По ходу моего рассказа Горбачев все больше и больше мрачнел. И неожиданно лаконичной репликой прервал мой рассказ: «Аппарат – это гораздо сложнее, чем вы думаете». Никакого обычного монолога. Сухое расставание без каких-либо пожеланий на прощанье. Хозяин кабинета был явно рассержен. Только позднее я понял свою бестактность – нельзя касаться «святая святых».
В системе власти и, прежде всего, партийной власти, существовали определенные неписаные правила игры, обязательные для всех: и для рядового инструктора, и для секретаря ЦК и, как потом мы поняли, для генсека тоже. Все они были в системе и все держались на одностороннем «ты», в частности. Именно аппарату принадлежало все, он был истинным владельцем собственности. Но каждому было отпущено только то, что было ему положено: и отдыха, и продовольствия, и других жизненных благ, ну и, конечно, обращения на «ты» со всеми, стоящими ниже в партийной иерархии. И категорический запрет обсуждать что-либо, относящееся к этим прерогативам, с кем-либо из нас, стоящих вне системы, вне номенклатурного аппарата, и даже со своими коллегами, стоящими на нижних ступеньках. То, что происходило за зелеными заборами, то, о чем говорили там, что ели и что пили, нас не касалось. Это была тайна, которая охранялась куда строже, чем все военные секреты, вместе взятые.
И мой инструктор безобразничал в колхозах, орал на пожилых людей не потому, что этого требовало дело, не потому, что они допустили те или иные огрехи, а для того, чтобы люди каждодневно, ежечасно чувствовали, кто есть настоящий хозяин на этой земле. Если бы они потеряли хоть одну из ниточек, которыми был связан Гулливер, они потеряли бы все. Я думаю, что Горбачев лучше, чем кто-либо, понимал эти правила игры. Сейчас я уже знаю, что эти правила игры сложились постепенно, сами собой. Что они даже противоречили интересам партии и ее власти, что следование им вело саму партию к гибели. Но сделать никто ничего не мог, даже если и понимал трагизм положения. Теперь я думаю, что Горбачев это тоже понимал. И тем не менее, мне кажется, что он все же переоценивал сковывающий потенциал системы. Это помешало ему однажды правильно поставить цели и выбрать более легкий путь вывода нашего общества на «естественный» путь развития.

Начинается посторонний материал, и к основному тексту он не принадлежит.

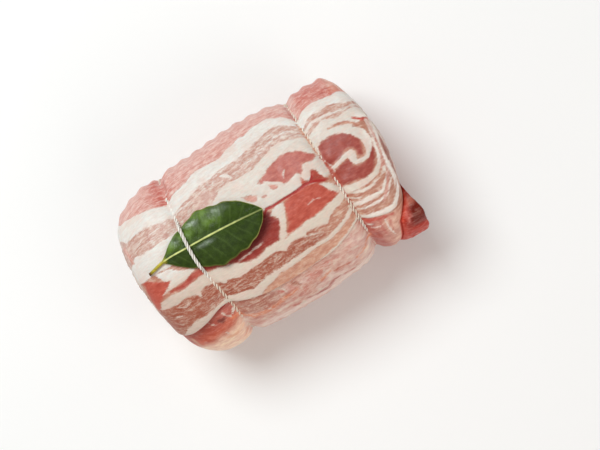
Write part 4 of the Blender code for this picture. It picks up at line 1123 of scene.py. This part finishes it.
def leaf_under(x, y):
    """The height of the leaf's lower face: it lies on the roast, and lifts at its tip and near edge."""
    share = leaf_share(x)
    across = (curve(LEAF_MIDRIB, x) - y) / np.maximum(curve(LEAF_NEAR, share), 2)
    tip = TIP_LIFT * fade(-share, -1, -LIFT_FROM[0])
    near = NEAR_LIFT * fade(-across, -1, 0) * fade(-share, -0.7, -LIFT_FROM[1])
    wave = LEAF_WAVE * (1 + np.sin(x / LEAF_WAVE_REACH) * across) * fade(-np.abs(across), -1, 0)
    return height_over(x, y) + LEAF_CLEAR + tip + near + wave


def leaf_sheen(x, y, far_half):
    """How strongly the leaf's skin mirrors the light: most on a few swells of its far half."""
    spots = [np.exp(-(((x - a) / c) ** 2) - ((y - b) / d) ** 2) for a, b, c, d in LEAF_SHEEN]
    return np.clip(0.05 + 0.12 * far_half + 0.9 * sum(spots), 0, 1)


def leaf_grid():
    """Plan places of the leaf's points, how far across it each lies (-1 to 1), and its half width there."""
    stalk = np.linspace(LEAF_STALK[0], LEAF_STALK[1], STALK_ROWS + 1)[:-1]
    even = np.linspace(0, 1, LEAF_ROWS + 1)
    shares = 0.3 * (1 - np.cos(math.pi * even)) + 0.4 * even
    blade = LEAF_STALK[1] + shares * (LEAF_TIP - LEAF_STALK[1])
    x = np.concatenate([stalk, blade])[:, None]
    across = np.linspace(-1, 1, 2 * LEAF_COLUMNS + 1)[None, :]
    across = 0.55 * across + 0.45 * across ** 3
    half = np.where(across > 0, curve(LEAF_FAR, leaf_share(x)), curve(LEAF_NEAR, leaf_share(x)))
    ruffle = 1 + 0.03 * np.sin(x / 2.9) + 0.02 * np.sin(x / 1.3 + 1)
    y = curve(LEAF_MIDRIB, x) + across * half * np.where(leaf_share(x) > 0.02, ruffle, 1)
    return x + 0 * y, y, across, half


def side_veins(x, y, across, half):
    """Veins that leave the midrib towards the tip and bend with the edge: a point's place in their row,
    and how strongly it lies on one of them."""
    share = leaf_share(x) - 0.18 * np.abs(across) + 0.05 * across ** 2 + 0.012 * noise(x / 8, y / 8, seed=50)
    phase = share * SIDE_VEINS + np.where(across > 0, 0.35, 0)
    to_vein = np.abs(phase - np.round(phase)) / SIDE_VEINS * (LEAF_TIP - LEAF_STALK[1])
    vein = np.exp(-((to_vein / 0.45) ** 2)) * rise(np.abs(across) * half, 0.3, 1.5)
    return phase, vein * rise(1 - np.abs(across), 0.02, 0.25)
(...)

Шоры городского мышления и либерализация деревни
Мои поездки по Ставрополью, разговоры с людьми, занимающими самое разное общественное положение, создали определенный образ южнорусского крестьянства, дали представление о многих реалиях нашего сельского хозяйства и знание того, что невозможно прочесть ни в газетах, ни в книгах. Более того, благодаря знакомству со Ставропольем у меня уже к концу семидесятых годов начала складываться система представлений о том, каким может быть рациональное устройство жизни деревни, рациональная организация производства. Я понял, что дело не в сельхознауке, не в агрономии, а тем более не в информатике и компьютеризации. У нас много первоклассных агрономов, людей, профессиональный уровень которых позволяет обеспечить умелое, рациональное ведение хозяйства, потенциальные возможности которого в настоящее время используются преступно мало.

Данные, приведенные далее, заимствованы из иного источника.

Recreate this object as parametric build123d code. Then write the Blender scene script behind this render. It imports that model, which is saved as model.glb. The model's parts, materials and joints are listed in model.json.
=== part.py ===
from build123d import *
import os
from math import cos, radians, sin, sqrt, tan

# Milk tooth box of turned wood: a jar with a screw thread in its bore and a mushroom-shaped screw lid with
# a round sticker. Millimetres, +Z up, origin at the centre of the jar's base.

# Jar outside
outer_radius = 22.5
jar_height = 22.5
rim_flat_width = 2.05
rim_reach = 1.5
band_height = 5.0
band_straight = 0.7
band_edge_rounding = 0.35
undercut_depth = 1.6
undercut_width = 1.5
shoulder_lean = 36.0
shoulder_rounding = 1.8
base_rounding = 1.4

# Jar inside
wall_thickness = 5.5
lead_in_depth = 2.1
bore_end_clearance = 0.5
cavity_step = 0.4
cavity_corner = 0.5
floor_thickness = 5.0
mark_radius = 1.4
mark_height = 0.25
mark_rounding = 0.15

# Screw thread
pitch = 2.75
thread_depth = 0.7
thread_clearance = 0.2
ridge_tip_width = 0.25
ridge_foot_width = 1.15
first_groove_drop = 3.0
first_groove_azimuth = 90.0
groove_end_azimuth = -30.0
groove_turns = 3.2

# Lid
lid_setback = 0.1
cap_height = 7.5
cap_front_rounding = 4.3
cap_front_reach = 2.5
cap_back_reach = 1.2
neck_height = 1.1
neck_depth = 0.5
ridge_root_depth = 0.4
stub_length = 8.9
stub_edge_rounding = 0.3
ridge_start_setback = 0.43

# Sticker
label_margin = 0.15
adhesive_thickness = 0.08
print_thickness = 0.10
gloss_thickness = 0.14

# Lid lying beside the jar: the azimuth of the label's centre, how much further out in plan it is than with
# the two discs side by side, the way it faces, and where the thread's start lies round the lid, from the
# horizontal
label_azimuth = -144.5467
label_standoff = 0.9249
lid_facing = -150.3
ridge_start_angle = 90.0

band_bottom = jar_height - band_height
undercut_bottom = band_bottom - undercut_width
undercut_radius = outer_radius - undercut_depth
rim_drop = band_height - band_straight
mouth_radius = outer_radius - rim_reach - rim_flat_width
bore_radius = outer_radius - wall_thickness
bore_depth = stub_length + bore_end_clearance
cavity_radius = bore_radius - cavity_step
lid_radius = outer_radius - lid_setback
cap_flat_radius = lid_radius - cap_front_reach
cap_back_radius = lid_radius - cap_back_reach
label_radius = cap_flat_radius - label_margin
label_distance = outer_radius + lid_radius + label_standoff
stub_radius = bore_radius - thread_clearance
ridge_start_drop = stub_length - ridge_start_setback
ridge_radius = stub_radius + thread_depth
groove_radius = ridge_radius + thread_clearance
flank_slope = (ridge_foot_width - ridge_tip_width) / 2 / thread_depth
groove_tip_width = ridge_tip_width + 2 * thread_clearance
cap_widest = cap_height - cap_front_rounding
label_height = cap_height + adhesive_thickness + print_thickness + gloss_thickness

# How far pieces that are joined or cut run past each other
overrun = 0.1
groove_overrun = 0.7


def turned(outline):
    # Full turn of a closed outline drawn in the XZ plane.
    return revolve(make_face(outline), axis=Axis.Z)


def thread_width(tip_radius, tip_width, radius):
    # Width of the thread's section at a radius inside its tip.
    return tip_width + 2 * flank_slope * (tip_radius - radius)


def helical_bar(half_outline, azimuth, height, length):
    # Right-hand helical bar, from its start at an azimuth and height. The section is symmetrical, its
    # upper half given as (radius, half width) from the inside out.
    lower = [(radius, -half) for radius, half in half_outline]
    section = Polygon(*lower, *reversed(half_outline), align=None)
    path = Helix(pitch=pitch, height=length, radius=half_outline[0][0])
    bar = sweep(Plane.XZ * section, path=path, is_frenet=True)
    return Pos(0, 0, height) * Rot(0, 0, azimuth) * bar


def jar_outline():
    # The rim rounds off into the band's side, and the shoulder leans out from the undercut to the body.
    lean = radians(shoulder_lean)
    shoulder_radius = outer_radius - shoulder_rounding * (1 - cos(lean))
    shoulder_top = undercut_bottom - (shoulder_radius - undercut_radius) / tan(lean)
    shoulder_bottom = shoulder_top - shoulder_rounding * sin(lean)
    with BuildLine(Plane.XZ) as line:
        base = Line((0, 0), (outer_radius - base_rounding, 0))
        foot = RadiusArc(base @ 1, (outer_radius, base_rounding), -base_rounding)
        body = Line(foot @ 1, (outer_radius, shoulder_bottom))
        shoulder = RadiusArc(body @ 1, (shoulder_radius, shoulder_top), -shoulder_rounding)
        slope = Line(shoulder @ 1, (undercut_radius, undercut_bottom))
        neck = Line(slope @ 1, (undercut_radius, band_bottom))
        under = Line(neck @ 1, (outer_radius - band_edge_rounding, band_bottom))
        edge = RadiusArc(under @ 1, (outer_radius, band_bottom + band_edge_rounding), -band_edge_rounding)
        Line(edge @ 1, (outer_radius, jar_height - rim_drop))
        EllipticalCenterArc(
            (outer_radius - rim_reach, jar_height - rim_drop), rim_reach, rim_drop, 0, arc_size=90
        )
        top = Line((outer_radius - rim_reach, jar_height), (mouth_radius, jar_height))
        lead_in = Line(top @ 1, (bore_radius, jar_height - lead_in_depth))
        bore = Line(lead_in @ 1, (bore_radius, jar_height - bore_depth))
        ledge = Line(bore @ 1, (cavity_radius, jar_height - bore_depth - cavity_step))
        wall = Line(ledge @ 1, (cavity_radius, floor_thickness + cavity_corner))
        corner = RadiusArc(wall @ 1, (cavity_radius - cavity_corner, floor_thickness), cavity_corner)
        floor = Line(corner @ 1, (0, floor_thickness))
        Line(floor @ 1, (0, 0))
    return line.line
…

Самое главное сегодня – организация сельхозпроизводства, система собственности, правовые отношения человека и земли. Вначале это были всего лишь размышления вслух и разговоры с теми людьми, мнение которых для меня было важным. Позднее я начал об этом говорить публично и, наконец, основные мысли изложил в книге «Пути созидания». Но, как я убедился, своих адресатов эта книга не нашла (впрочем, их, может быть, и нет!) и какого-либо заметного влияния на образ мышления не оказала.

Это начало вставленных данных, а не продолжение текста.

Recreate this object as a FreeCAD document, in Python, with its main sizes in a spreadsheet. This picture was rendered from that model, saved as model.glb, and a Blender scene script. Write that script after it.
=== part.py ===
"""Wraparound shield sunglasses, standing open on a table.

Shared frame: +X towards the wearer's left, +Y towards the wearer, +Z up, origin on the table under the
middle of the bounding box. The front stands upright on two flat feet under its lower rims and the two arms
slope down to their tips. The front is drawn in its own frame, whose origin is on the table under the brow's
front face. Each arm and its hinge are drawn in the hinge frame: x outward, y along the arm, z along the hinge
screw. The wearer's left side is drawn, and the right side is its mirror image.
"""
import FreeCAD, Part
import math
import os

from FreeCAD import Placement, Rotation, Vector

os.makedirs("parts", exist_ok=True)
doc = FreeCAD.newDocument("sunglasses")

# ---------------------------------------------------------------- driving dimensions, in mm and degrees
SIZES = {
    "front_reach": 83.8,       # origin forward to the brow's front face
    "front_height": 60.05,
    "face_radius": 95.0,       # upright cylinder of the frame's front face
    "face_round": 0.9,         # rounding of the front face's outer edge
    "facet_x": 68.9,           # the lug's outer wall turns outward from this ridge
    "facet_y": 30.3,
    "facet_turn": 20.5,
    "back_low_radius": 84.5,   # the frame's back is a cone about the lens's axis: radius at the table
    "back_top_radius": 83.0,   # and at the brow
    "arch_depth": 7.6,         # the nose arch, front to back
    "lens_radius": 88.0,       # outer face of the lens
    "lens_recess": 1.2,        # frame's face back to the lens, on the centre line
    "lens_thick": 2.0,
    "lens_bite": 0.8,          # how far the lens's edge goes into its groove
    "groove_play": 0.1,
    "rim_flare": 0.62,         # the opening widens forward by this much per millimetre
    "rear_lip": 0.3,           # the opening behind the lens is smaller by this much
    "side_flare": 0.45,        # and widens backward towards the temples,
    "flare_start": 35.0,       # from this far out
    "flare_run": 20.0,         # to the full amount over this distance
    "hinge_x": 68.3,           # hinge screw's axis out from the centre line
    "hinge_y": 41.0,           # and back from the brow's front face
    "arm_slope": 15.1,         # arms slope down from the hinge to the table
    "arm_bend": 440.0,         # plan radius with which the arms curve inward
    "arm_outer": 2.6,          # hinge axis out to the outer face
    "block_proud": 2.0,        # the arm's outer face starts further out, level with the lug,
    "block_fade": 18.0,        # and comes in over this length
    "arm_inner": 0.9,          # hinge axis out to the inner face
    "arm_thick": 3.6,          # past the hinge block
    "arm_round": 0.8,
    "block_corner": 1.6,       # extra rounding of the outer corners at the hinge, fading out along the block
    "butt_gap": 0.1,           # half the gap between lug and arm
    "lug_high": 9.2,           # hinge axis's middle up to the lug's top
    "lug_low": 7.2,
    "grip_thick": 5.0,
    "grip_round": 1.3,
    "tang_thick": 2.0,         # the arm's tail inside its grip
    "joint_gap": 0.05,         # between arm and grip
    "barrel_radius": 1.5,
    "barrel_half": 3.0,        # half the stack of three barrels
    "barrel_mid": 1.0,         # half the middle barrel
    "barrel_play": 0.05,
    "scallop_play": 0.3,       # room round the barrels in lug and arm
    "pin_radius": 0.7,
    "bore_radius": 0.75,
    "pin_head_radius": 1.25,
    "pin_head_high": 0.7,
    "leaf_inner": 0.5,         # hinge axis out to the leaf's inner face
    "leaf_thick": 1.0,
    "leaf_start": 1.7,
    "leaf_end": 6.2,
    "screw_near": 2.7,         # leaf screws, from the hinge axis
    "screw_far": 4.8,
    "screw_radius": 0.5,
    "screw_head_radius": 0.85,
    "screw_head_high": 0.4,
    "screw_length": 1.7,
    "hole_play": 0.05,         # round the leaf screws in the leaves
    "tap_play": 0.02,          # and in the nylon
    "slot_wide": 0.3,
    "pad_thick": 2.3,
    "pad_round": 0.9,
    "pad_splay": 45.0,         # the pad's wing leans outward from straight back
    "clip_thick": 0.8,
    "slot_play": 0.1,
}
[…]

Далеко не сразу я пришел к более или менее окончательным суждениям: шоры городского мышления и некоторые принципы, которыми, оказалось, не так-то легко и поступиться, мне долго мешали поверить тому, что я видел. Первое, что я понял: мертвящий, убивающий все живое диктат партийного чиновника. Дело было даже не в том, что такой чиновник в своей массе не очень грамотен, что он не очень способен и не очень хочет вникать в суть конкретных задач. Все значительно сложнее. Партийный чиновник имеет свои приоритеты, действует и приказывает, исходя из собственных корпоративных интересов, из общих правил игры. Он может быть и грамотным человеком, но его поступки регламентированы, прежде всего, этими правилами, а не интересами конкретного хозяйства, района и даже края.
Но прямой отказ от раз установившегося порядка был смертелен для десятков тысяч людей, имеющих власть и допущенных до «тела страны» – ее реальных собственников, конкретных людей, думающих не о крае, стране или партии, а пекущихся о своих конкретных сиюминутных делах. Они отлично понимали, что значит в их судьбе установившийся порядок. И сопротивление любым ограничениям единовластного руководства всем – до хозяйственных мелочей включительно – будет отчаянным, не на жизнь, а на смерть. Тем более, если речь всерьез пойдет об утверждении иного права собственности.